Las Palmas arruinó la fiesta culé, de forma casi cruel. Los 125 años, las entradas rebajadas, el nuevo himno, banderas, gritos de apoyo al equipo y horario familiar: el escenario era perfecto para que aquello fueran 90 minutos de celebración. Pero al equipo le faltó puntería, mientras que los de Diego Martínez castigaron a Iñaki Peña por partida doble, en sus dos únicas aproximaciones. Flick y los suyos, lejos de celebrar, quedan a expensas del Real Madrid. El liderato peligra y, por primera vez, el proyecto se tambalea.
Los aficionados lo tenían claro: “hoy el equipo ganará sí o sí”, decían. Parecía que no existía otra opción en el ambiente que no fuera una victoria. El estadio cantó el último “Barça, Barça, Barça” al unísono y a pleno pulmón. La energía que se respiraba en Montjuic era especial. Pero llegó el 1-2 y el monte calló. Tan solo se escuchaban los cánticos de los aficionados canarios que se desplazaron hasta el partido. Y algunos pitidos, leves, por parte de aficionados que mostraron su descontento.

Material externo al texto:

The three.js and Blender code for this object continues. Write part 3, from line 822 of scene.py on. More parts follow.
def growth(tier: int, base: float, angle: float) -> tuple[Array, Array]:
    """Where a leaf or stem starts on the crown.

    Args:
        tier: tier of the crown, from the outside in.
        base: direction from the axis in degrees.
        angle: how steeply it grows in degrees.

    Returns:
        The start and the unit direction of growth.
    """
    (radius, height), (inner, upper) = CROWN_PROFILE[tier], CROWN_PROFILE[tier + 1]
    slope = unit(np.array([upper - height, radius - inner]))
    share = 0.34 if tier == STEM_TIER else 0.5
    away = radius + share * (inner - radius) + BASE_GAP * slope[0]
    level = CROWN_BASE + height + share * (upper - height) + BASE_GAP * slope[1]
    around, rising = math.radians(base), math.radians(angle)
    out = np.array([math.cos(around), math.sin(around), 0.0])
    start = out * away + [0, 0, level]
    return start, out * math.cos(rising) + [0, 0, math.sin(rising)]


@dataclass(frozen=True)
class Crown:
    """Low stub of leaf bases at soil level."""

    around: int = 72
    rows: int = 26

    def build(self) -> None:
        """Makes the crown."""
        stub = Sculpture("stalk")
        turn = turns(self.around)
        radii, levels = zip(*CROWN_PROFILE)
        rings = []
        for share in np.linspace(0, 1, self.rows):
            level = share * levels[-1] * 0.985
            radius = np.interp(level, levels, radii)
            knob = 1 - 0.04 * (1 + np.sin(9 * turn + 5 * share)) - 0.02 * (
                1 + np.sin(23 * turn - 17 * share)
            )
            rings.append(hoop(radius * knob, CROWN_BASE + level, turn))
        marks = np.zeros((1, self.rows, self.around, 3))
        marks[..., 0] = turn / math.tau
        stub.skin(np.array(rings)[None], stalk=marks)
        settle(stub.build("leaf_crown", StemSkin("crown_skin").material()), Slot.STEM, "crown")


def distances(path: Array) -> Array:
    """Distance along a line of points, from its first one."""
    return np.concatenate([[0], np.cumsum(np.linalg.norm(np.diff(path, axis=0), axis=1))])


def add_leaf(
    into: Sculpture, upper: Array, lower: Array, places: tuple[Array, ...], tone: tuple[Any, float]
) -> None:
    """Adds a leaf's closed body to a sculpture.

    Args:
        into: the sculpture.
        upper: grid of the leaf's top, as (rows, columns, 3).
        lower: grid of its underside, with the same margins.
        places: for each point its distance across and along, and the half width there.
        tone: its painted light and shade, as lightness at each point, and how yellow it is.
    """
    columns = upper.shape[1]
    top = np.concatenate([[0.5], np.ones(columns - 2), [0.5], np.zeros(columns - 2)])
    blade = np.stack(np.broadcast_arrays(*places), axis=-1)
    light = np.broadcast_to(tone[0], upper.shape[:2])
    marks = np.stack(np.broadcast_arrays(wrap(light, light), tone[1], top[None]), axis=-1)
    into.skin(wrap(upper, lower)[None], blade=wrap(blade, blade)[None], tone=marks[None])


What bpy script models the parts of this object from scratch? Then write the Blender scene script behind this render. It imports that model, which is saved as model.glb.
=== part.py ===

El más afectado por todo aquello fue Raphinha. Sus declaraciones al final del partido, pidiéndole más a los suyos y mostrando su enfado, así lo demuestran. Y no es para menos; su primera parte, seguida de un auténtico golazo, era para coronarse como el rey de la fiesta culé. El brasileño encarna todas las características de lo que Flick le pide a su equipo. Intenso, voraz, vertical e inteligente. Toda crisis pide líderes, héroes a los que acogerse cuando lo demás desaparece. El Barça tiene a Raphinha. Y, con él, esperanza.